**WORK TO COMPLETE:**
Take every line that has the string "handed" and copy it out.

**MATERIAL PROVIDED:**
★ ★ ★ ★

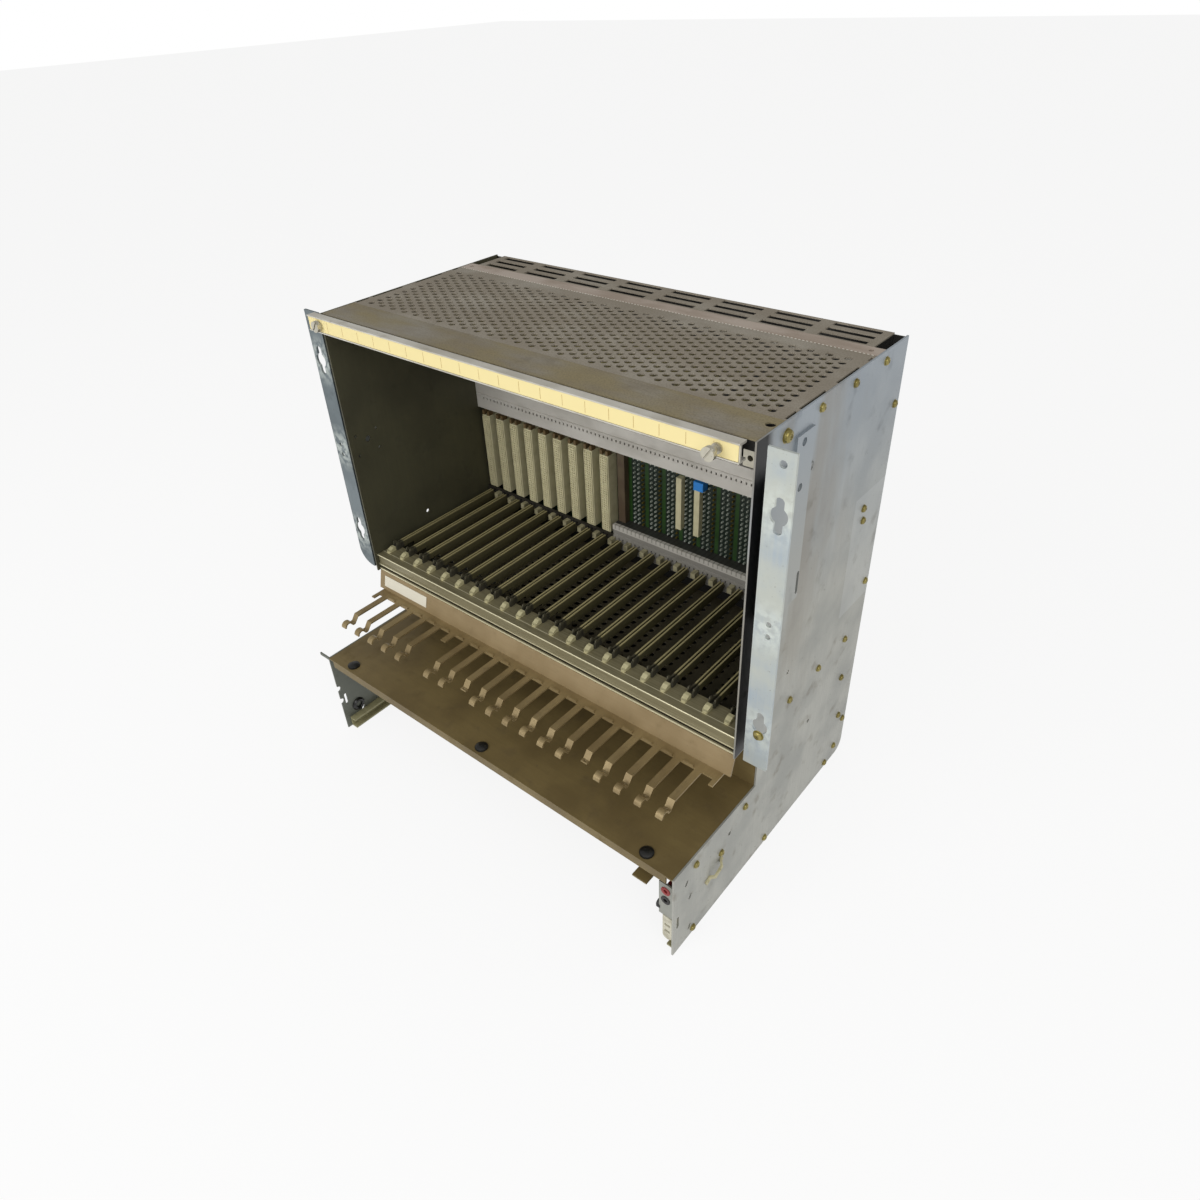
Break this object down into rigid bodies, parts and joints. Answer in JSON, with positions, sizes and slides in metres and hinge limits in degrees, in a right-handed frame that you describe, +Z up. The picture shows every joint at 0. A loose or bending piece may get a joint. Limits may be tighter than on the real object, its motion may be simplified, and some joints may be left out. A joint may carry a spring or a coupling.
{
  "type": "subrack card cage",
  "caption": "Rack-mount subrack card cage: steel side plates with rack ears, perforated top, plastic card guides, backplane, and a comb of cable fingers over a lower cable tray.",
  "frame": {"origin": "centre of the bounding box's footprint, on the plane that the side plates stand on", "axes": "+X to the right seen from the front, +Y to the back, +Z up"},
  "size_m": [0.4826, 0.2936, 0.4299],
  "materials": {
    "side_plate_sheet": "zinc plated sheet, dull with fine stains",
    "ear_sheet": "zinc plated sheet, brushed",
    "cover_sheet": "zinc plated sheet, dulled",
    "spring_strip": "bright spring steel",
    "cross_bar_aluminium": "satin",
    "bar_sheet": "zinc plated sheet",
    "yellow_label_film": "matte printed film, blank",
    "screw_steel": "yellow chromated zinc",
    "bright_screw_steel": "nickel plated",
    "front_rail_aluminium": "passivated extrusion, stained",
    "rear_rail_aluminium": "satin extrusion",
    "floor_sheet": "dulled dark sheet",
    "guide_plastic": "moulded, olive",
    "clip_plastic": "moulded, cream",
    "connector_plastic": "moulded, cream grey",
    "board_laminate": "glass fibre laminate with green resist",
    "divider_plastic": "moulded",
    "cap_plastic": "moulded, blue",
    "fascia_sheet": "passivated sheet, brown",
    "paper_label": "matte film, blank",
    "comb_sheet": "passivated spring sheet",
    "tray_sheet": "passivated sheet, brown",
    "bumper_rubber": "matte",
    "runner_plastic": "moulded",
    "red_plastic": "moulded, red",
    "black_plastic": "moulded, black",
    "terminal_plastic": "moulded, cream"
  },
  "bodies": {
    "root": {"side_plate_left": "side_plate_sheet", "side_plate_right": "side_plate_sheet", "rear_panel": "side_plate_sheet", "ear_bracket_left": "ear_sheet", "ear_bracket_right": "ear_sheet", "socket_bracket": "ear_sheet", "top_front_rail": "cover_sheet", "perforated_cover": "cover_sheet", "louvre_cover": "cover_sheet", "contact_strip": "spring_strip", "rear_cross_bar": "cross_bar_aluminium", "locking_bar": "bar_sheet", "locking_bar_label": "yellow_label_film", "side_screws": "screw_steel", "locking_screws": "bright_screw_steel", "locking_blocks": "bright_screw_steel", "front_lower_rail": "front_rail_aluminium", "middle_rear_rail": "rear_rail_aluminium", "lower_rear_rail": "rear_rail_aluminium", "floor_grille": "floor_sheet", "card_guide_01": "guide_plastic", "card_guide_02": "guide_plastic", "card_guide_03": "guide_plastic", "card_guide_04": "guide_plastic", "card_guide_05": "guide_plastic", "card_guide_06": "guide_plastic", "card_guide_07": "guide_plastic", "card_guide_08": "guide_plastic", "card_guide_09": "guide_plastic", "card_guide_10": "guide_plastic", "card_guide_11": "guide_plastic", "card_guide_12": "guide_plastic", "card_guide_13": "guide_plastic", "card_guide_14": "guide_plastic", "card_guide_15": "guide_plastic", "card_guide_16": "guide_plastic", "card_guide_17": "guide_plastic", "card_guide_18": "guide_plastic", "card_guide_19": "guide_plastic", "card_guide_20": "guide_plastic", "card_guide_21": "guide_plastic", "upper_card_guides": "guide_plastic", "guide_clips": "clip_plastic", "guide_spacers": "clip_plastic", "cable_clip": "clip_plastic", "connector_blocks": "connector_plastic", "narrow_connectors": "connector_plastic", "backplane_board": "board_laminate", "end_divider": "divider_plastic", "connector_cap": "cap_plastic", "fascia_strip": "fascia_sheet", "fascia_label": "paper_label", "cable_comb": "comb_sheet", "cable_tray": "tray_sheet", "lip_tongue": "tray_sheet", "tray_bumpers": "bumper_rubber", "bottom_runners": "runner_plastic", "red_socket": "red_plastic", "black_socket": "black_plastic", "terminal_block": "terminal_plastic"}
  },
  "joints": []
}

★ ★ ★ ★

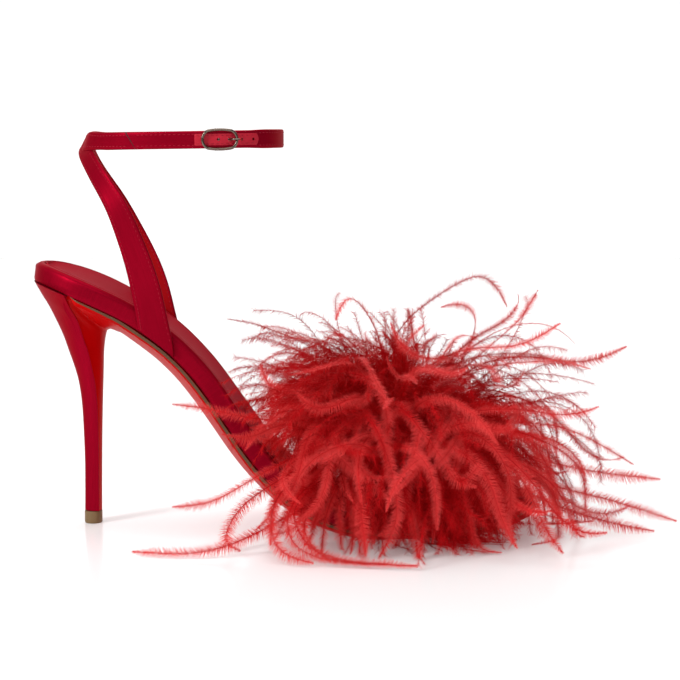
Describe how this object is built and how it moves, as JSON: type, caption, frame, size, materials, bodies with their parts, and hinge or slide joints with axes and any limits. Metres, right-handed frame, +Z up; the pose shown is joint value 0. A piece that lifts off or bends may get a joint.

★ ★ ★ ★

**SOLVED PROBLEM:**
Break this object down into rigid bodies, parts and joints. Answer in JSON, with positions, sizes and slides in metres and hinge limits in degrees, in a right-handed frame that you describe, +Z up. The picture shows every joint at 0. A loose or bending piece may get a joint. Limits may be tighter than on the real object, its motion may be simplified, and some joints may be left out. A joint may carry a spring or a coupling.
Describe how this object is built and how it moves, as JSON: type, caption, frame, size, materials, bodies with their parts, and hinge or slide joints with axes and any limits. Metres, right-handed frame, +Z up; the pose shown is joint value 0. A piece that lifts off or bends may get a joint.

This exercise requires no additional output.